■ TASK INSTRUCTIONS: Set down each line from the one containing "return outline.line" to the one containing "cad_parts[node].hide_render = cad_parts[node].hide_viewport", inclusive, exactly as written and with nothing further.

■ DATA PROVIDED:

┄┄┄┄┄┄┄┄┄┄┄┄┄┄┄┄┄┄┄┄

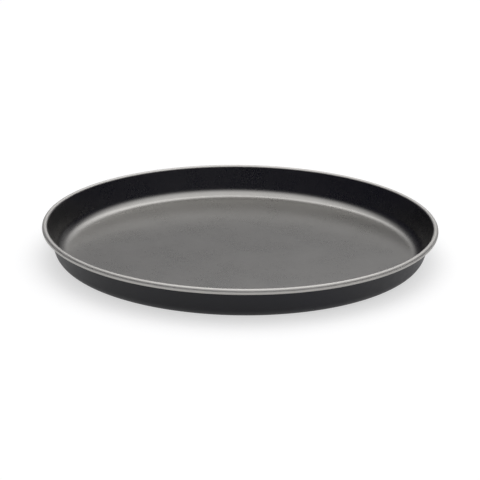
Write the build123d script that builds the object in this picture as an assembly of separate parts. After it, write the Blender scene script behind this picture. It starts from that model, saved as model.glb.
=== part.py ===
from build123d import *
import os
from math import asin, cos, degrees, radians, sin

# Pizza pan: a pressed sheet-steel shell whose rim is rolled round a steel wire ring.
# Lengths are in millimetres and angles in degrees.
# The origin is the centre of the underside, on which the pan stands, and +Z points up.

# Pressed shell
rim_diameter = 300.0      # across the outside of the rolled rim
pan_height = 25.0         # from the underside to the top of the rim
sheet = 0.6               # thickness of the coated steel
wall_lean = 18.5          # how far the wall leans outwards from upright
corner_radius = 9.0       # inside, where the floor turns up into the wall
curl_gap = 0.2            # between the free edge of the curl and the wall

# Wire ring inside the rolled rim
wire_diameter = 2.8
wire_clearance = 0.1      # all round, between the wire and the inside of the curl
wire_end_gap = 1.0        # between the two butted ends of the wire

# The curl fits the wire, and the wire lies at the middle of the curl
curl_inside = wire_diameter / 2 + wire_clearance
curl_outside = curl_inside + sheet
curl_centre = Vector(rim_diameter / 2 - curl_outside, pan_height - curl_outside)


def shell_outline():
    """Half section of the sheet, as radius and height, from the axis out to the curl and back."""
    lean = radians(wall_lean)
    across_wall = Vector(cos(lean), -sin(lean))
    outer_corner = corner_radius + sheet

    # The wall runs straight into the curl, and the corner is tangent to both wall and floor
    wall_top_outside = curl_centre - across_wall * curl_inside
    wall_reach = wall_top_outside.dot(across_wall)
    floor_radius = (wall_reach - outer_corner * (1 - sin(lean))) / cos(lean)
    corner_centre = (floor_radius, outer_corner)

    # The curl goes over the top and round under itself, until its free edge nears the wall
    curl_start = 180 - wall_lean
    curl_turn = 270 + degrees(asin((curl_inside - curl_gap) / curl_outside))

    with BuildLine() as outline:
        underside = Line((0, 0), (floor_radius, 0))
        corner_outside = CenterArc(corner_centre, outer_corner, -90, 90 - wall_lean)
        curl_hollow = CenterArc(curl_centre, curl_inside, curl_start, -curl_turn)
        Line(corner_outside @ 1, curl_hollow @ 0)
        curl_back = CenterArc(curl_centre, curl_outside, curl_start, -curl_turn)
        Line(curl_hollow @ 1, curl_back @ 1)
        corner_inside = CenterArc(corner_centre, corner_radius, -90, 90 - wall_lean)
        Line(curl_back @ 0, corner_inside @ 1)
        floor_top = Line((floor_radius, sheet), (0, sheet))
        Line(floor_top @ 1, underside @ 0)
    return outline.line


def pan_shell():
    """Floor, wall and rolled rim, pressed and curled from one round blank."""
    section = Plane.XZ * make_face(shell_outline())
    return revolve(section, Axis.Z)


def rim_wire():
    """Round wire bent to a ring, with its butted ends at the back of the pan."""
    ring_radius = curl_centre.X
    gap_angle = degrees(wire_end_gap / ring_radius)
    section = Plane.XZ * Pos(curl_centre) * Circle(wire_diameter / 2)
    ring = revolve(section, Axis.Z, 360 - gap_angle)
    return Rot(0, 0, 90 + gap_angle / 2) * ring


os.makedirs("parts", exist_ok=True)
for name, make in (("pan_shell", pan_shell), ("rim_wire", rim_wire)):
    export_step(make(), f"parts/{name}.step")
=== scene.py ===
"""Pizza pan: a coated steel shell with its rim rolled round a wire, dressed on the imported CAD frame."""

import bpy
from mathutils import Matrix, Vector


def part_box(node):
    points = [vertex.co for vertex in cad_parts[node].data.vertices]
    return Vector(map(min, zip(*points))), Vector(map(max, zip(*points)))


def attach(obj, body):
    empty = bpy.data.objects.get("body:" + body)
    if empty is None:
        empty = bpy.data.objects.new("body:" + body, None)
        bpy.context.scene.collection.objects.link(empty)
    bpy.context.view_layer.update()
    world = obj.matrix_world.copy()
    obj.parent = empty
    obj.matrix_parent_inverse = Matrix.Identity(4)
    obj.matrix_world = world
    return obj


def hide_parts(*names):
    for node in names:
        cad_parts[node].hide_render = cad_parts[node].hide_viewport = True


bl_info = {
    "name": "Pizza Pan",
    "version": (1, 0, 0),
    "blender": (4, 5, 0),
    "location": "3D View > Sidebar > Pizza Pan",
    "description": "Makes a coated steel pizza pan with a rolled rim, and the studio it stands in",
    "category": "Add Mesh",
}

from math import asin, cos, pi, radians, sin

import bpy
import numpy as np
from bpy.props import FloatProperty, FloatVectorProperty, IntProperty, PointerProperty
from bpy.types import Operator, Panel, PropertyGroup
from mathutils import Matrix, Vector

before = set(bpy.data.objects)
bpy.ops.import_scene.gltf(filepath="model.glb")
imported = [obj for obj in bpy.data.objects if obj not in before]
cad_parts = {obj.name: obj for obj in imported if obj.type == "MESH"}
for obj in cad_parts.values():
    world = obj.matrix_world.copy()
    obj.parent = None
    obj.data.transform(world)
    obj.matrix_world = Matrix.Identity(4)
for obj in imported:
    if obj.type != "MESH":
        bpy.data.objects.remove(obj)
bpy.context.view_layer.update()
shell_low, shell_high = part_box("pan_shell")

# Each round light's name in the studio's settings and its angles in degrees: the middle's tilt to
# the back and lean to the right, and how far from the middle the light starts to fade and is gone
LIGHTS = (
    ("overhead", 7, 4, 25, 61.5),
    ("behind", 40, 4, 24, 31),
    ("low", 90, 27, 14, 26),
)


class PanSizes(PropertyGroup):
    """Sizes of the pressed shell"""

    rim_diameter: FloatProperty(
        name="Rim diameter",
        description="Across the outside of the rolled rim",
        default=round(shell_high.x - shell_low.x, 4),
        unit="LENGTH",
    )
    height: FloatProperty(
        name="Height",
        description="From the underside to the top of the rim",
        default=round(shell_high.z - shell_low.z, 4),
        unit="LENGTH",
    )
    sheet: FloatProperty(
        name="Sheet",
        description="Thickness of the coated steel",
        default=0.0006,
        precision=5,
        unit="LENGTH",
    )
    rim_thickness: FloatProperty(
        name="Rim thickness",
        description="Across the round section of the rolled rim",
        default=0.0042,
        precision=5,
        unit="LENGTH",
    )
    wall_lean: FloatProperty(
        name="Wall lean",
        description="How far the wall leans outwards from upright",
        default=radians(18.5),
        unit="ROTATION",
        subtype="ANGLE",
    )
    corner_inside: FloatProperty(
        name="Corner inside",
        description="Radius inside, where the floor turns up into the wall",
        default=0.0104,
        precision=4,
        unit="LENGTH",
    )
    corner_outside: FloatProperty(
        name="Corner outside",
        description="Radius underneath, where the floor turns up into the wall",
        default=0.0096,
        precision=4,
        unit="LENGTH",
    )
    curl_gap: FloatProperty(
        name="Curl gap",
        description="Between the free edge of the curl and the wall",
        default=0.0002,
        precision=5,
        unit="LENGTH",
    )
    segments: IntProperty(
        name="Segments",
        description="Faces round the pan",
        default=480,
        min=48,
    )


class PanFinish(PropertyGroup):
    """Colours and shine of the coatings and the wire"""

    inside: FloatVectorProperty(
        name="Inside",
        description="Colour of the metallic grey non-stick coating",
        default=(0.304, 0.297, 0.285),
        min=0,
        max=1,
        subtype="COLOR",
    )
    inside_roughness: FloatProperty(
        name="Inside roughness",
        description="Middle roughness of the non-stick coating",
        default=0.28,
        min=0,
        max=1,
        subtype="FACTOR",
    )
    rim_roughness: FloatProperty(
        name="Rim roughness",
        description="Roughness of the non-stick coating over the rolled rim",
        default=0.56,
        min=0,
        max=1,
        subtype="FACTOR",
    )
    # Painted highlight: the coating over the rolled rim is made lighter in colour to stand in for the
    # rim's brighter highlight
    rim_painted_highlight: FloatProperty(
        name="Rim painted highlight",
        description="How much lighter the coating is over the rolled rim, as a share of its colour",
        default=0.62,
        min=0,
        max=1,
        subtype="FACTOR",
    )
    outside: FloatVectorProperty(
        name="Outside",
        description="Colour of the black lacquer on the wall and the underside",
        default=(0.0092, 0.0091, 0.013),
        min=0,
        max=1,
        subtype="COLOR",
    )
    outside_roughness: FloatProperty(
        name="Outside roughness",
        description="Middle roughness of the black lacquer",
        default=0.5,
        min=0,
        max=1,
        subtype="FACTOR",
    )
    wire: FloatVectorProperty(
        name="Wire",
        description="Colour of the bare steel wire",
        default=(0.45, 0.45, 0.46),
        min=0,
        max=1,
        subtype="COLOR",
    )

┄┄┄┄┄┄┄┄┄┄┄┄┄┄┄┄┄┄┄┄

■ THE COMPLETED TASK:
    return outline.line


def pan_shell():
    """Floor, wall and rolled rim, pressed and curled from one round blank."""
    section = Plane.XZ * make_face(shell_outline())
    return revolve(section, Axis.Z)


def rim_wire():
    """Round wire bent to a ring, with its butted ends at the back of the pan."""
    ring_radius = curl_centre.X
    gap_angle = degrees(wire_end_gap / ring_radius)
    section = Plane.XZ * Pos(curl_centre) * Circle(wire_diameter / 2)
    ring = revolve(section, Axis.Z, 360 - gap_angle)
    return Rot(0, 0, 90 + gap_angle / 2) * ring


os.makedirs("parts", exist_ok=True)
for name, make in (("pan_shell", pan_shell), ("rim_wire", rim_wire)):
    export_step(make(), f"parts/{name}.step")
=== scene.py ===
"""Pizza pan: a coated steel shell with its rim rolled round a wire, dressed on the imported CAD frame."""

import bpy
from mathutils import Matrix, Vector


def part_box(node):
    points = [vertex.co for vertex in cad_parts[node].data.vertices]
    return Vector(map(min, zip(*points))), Vector(map(max, zip(*points)))


def attach(obj, body):
    empty = bpy.data.objects.get("body:" + body)
    if empty is None:
        empty = bpy.data.objects.new("body:" + body, None)
        bpy.context.scene.collection.objects.link(empty)
    bpy.context.view_layer.update()
    world = obj.matrix_world.copy()
    obj.parent = empty
    obj.matrix_parent_inverse = Matrix.Identity(4)
    obj.matrix_world = world
    return obj


def hide_parts(*names):
    for node in names:
        cad_parts[node].hide_render = cad_parts[node].hide_viewport = True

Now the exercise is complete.